Where does it come from?

“Otsukare” was originally the dialect of Gunma and Niigata, equivalent to “Good evening”. It is thought to have been a way of expressing one’s appreciation for someone who was tired in the evening.

Also during the prewar period, the greeting used in the entertainment industry was “Good morning” when entering the dressing room, regardless of the time of day, and “Otsukaresama” when work was finished.  There is a theory that this greeting spread to the general public in the 1980s and was originally a flirtatious greeting, mimicking the entertainment industry.

So it is originally meant to be a word of encouragement to colleagues, friends, classmates, or subordinates from superiors, but it is also used as a greeting. For example, it is often used when passing someone you know, and meaning will be “Good morning,” “Hello,” “Good evening,” “Hi!”, “How are you?” or “How’s it going?”  

Why is Otsukare so Confusing for Learners?

First, it’s probably because we are using the word “tsukare”(tired)”.

It’s not common to ask “Are you tired?” when passing each other in the hallway, right?

Instead, you would want to say “hey,” “what’s up,” or “good morning.”  But perhaps it is Japanese culture that when you are “working” on something, you want to say something encouraging about the other person’s efforts.

Second, you might have gathered that “otsukare” and its variations are used as a way to say bye in Japanese. However, it can ALSO be used to say hello in the morning as well, believe it or not.

How Otsukare is Used by Japanese People

You’ll hear an “otsukare,” “otsukaresama deshita” or some other variation in all kinds of places.

1. The most common place you will hear it is at work as a greeting — whether as a hello or a bye.

As mentioned above, it is used when you pass your boss or a colleague, and also when a colleague finishes a presentation at a meeting, or when a project is finished. And when we go home after a day’s work, we say “Otuskaresama deshita” instead of “See you tomorrow, bye”.
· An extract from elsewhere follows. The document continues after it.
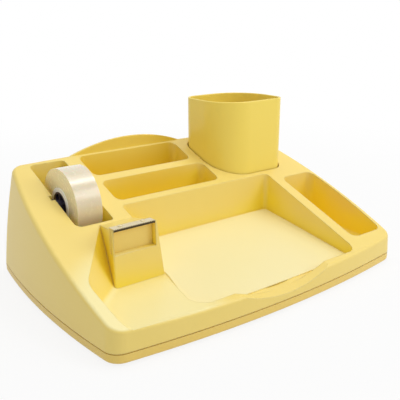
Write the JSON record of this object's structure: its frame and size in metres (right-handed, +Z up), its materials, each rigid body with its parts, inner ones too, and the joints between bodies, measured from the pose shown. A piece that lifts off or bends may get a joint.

Also at work, Otsukaresama desu is used to start an internal phone conversation, or at the beginning of an internal email. (Examples are given below, in part 4.)

2. “Otsukare” is also used at school, such as after exams or games. Yes, as a way to say bye or greet and/or acknowledge someone’s hard work. Among children, however, “Jya ne. Mata ashita (See you tomorrow. Bye)” is more common than “Otsukaresama” when going home.
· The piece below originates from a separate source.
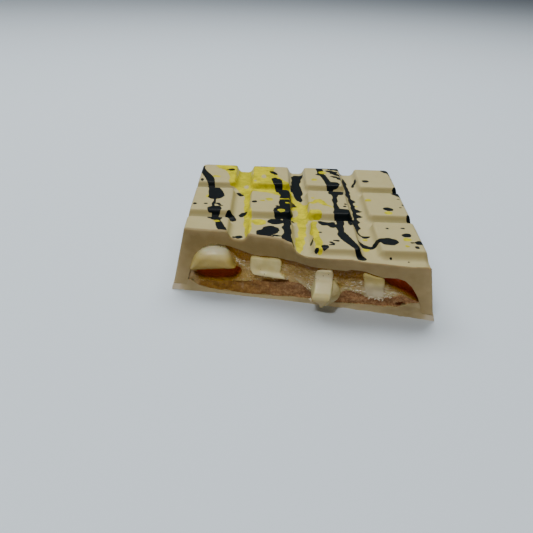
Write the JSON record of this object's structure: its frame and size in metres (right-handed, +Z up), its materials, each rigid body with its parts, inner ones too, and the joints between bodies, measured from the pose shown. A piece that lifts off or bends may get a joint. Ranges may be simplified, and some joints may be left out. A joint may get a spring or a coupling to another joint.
{
  "type": "lemon-filled white chocolate bar",
  "caption": "Snapped half of a moulded white chocolate bar with raised blocks and dark and yellow splashes, filled with lemon gel, vanilla ganache and crunchy wafer.",
  "frame": {"origin": "centre of the bounding box's bottom, on the face the bar lies on", "axes": "+X across the columns to the right as seen from the broken face, +Y from the broken face to the moulded end, +Z up to the blocks"},
  "size_m": [0.0756, 0.0774, 0.0203],
  "materials": {
    "white_chocolate": "satin white chocolate with black and lemon yellow splashes",
    "closing_chocolate": "satin white chocolate, slightly rough",
    "wafer": "porous pinkish brown crumb",
    "gel": "moist translucent amber gel",
    "ganache": "soft pale cream with fine vanilla specks"
  },
  "bodies": {
    "root": {"shell": "white_chocolate", "closing_layer": "closing_chocolate", "wafer_layer": "wafer", "lemon_gel": "gel", "ganache_1": "ganache", "ganache_2": "ganache", "ganache_3": "ganache", "ganache_4": "ganache"}
  },
  "joints": []
}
3. You can also use it to say “thank you.” For example, it is often used to thank a cab driver or a delivery person, like “Cheers” in British English.

It is important to note that when saying, “Otsukaresama deshita” should be used IF you are talking to a superior. For example, a student talking to a teacher or an employee talking to a boss.

“Deshita” is the past tense of “Desu”. So, “Otsukaresama deshita” is used after things are done, such as leaving after work or to say “Thank you”, while “Otsukaresama desu” is used when things are ongoing, such as we pass each other.

When speaking among colleagues, classmates, or friends, “Otsukaresama” can be used in both present and past tenses.


  • The word “Otsukaresama” means “to thank others for their hard work.”
  • It is very often used as a light greeting.
  • When using “Otsukaresama,” it is recommended that you use it with people with whom you have a relatively close relationship.

Examples to Help You Understand

Here are some examples of how it is actually used in practice. 

  • For a boss you pass in the office.
    • Otsukaresama desu(お疲れ様です)
    • Intended meaning:  Hello. Good morning. Good evening. How are you?
  • For a colleague you pass in the office.
    • Otsukaresama (お疲れ様)
    • Intended meaning: What are you up to? How is it going?
  • For friends you pass at work or school
    • Otsukare! (お疲れ!)
    • Intended meaning: Hi! What’s up?
  • For a very close friend you crossed paths with at school.
    • Otsu!(おつ!)
    • Intended meaning: Yo! Hey man!
    • (This is a super casual expression, mostly among young people.)
  • When leaving after a day’s work.
    • Otsukaresama deshita(お疲れ様でした)
    • Intended meaning: See you tomorrow, bye.
  • To a boss when he came back from being out of the office.
    • Otsukaresama deshita(お疲れ様でした)
    • Intended meaning:  Welcome back.
      • (In case of colleagues or friends, it will be “Otsukaresama”.)
  • At work. At the beginning of an internal email or at the beginning of an internal call.
    • Otsukaresama desu. Jinji-bu no John desu. (お疲れ様です。人事部のジョンです。)
    • Intended meaning: Hello. This is John from HR Dept.

Otsukaresama Deshita! You’re Done!

You’re done with my article!

Good job! You deserve an “Otsukare” from me.

So, to wrap it up…. although “Otsukasama” has many subtle nuances, it is basically a word to thank someone for his/her hard work and expresses consideration for the other person.

Use it actively with your close colleagues and others to express your sympathy for their tiredness.

It may help you build a better relationship.